Una situación que también afecta algunos de los grupos más vulnerables, como es el caso de la comunidad LGBTI, cuyos casos no son priorizados y que también sufren por la escasez de alojamientos seguros, según explican los trabajadores humanitarios.
“La mayoría de los centros (para migrantes) son para familias o solamente para hombres, por eso un hombre que se identifica como LGBTI que pudo haber sufrido traumas o violencias es igualmente categorizado como hombre, y eso los pone en una situación que no responde a sus necesidades, y los coloca ante mayores riesgos de violencia y discriminación”, argumenta Courtney.
Las de Afganistán, Pakistán, Irán, Irak, Marruecos y Siria son algunas de las nacionalidades más comunes entre los migrantes, aunque también se ha detectado presencia de ciudadanos turcos, entre ellos opositores políticos, kurdos e incluso miembros de la comunidad LGBTI que están tomando esta ruta en particular tras el fallido golpe de Estado de 2016 contra el presidente Recep Tayyip Erdogan.

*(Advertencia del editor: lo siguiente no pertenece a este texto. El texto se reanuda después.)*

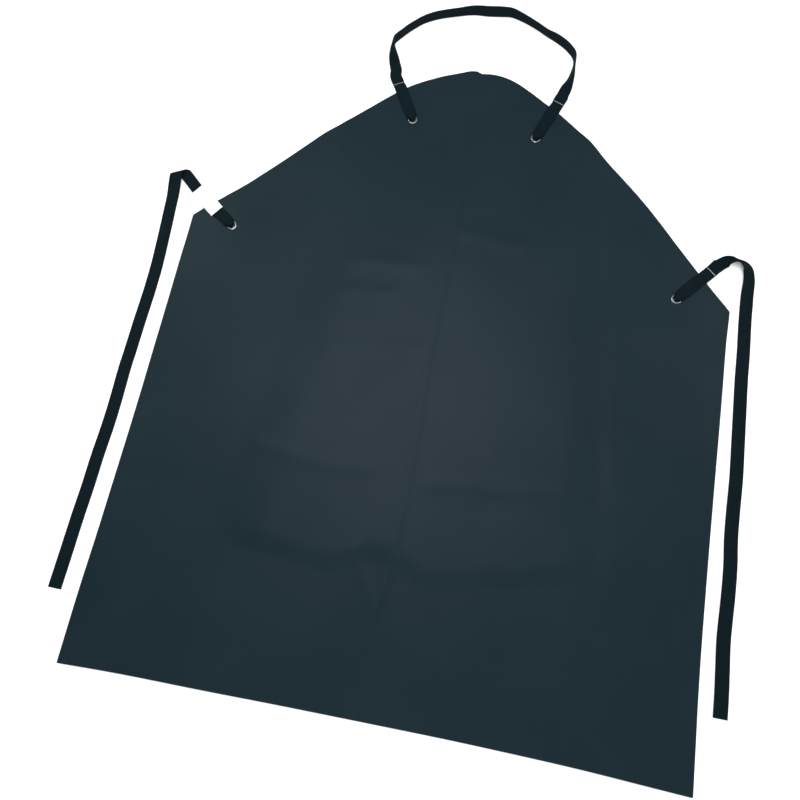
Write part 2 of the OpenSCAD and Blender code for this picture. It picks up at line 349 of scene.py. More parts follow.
def right_tie():
    """Flat out of the loop, up on its edge through the turn, and down flat again."""
    place = "waist_right"
    seam = along_loop(place, LOOP[place]["seam"] * MM) / MM
    route = [[*seam, 0]] + side_route(ROOT_RIGHT_ROUTE, 1) + side_route(TAIL_RIGHT_ROUTE, 1)
    frames = resting_frames(route, STEP)
    split = int(np.argmin(np.abs(frames[0][:, 0] - RIGHT_SPLIT_X)))
    root = sweep("tie_root_right_webbing", *(part[: split + 1] for part in frames))
    tail = sweep("tie_tail_right_webbing", *(part[split:] for part in frames))
    return declare_tie("right", root, tail)


# The left tie is folded over flat, along a line across the strap: the line's direction and a
# place on it, the fold's radius, how far the upper ply slides along the line, and how far past
# the fold it is down again
FOLD_TURN = 25.8
FOLD_PLACE = np.array([-483.2, 452.2, 0]) * MM
FOLD_R = 3.0 * MM
FOLD_SLIDE = 9.0 * MM
FOLD_DOWN = 42 * MM
# The strap before its fold: its direction, and distances from its staple
LEFT_TIE_TURN = 137.5
LEFT_START = 5 * MM
LEFT_SPLIT = 28.4 * MM
LEFT_FOLDED_TO = 0.115


def folded_over(s, v, above):
    """Where the point s along and v across the flat strap goes, above its middle surface."""
    ahead, left = strap_axes(LEFT_TIE_TURN)
    fold, outward = strap_axes(FOLD_TURN)
    start = np.array([*along_loop("waist_left", LOOP["waist_left"]["staple"] * MM), 0.0])
    p = start + s * ahead + v * left - FOLD_PLACE
    a = p @ fold
    b = p @ outward
    turn = min(max(b / FOLD_R, 0.0), math.pi)
    over = max(b - math.pi * FOLD_R, 0.0)
    middle = FOLD_PLACE + (a - FOLD_SLIDE * smooth_step(turn / math.pi)) * fold
    middle = middle + outward * (FOLD_R * math.sin(turn) - over + min(b, 0.0))
    middle[2] = WEB_T / 2 + FOLD_R * (1 - math.cos(turn)) - smooth_step(over / FOLD_DOWN) * 2 * FOLD_R
    face = outward * math.sin(turn) + np.array([0, 0, math.cos(turn)])
    return middle + above * face


def left_tie():
    """Flat out of the loop, folded over along a slanted line, and down flat again."""
    stations = np.arange(LEFT_START, LEFT_FOLDED_TO, STEP / 2)
    rings = [
        np.array([folded_over(s, a * WEB_W / 2, h * WEB_T / 2) for a, h in SECTION])
        for s in stations
    ]
    centres = [folded_over(s, 0.0, 0.0) for s in stations]
    # Past the fold the strap follows its route, from where the folded part is heading
    joined = centres[-1][:2] / MM
    lead = joined - 12 * unit(centres[-1] - centres[-3])[:2]
    route = [[*lead, -180], [*joined, -180]] + side_route(TAIL_LEFT_ROUTE, -1)
    onwards, across, out = resting_frames(route, STEP)
    first = int(np.argmin(np.linalg.norm(onwards[:, :2] - centres[-1][:2], axis=1))) + 1
    place, depth = section_ring(WEB_W, 0.0)
    for i in range(first, len(onwards)):
        rings.append(onwards[i] + np.outer(place, across[i]) + np.outer(depth, out[i]))
        centres.append(onwards[i])
    centres = np.array(centres)
    split = int(np.argmin(np.abs(stations - LEFT_SPLIT)))
    root = ring_strap("tie_root_left_webbing", rings[: split + 1], centres[: split + 1])
    tail = ring_strap("tie_tail_left_webbing", rings[split:], centres[split:])
    return declare_tie("left", root, tail)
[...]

Desde la ciudad de Velika Kladusa, a menos de cinco kilómetros de la frontera con Croacia, se sigue esta crisis con desazón. Muchos habitantes locales se identifican con los migrantes por lo que vivieron aquí en los noventa, cuando en esta zona centenares de civiles fueron asesinados y otros tantos huyeron.
Sin embargo, también hay momentos de tensión y agotamiento. “¡Por favor, cuente la verdad!”, grita a esta periodista un residente tras amenazar con llamar a la policía por una fogata encendida por un grupo de familias de migrantes. “¡No se puede vivir así! Esto no es normal”, advierte, lanzando enseguida improperios contra los extranjeros.
Entonces el rostro de Idris, un niño afgano de 10 años, se ensombrece. No dice nada pero corre a ayudar a su padre, que ha entrado en el edificio abandonado en el que viven, para cargar con los botellones de agua que pretenden usar para apagar el fuego. Mientras los hombres entran rápido en acción, las mujeres se resguardan en el interior. La amenaza de llamar a la policía surte efecto. Son las 11 de la mañana y hace pocos minutos Idris se reía y contaba que no quiere volver a Afganistán “por la guerra y los talibanes”. “De grande quiero ser piloto y salvar vidas”.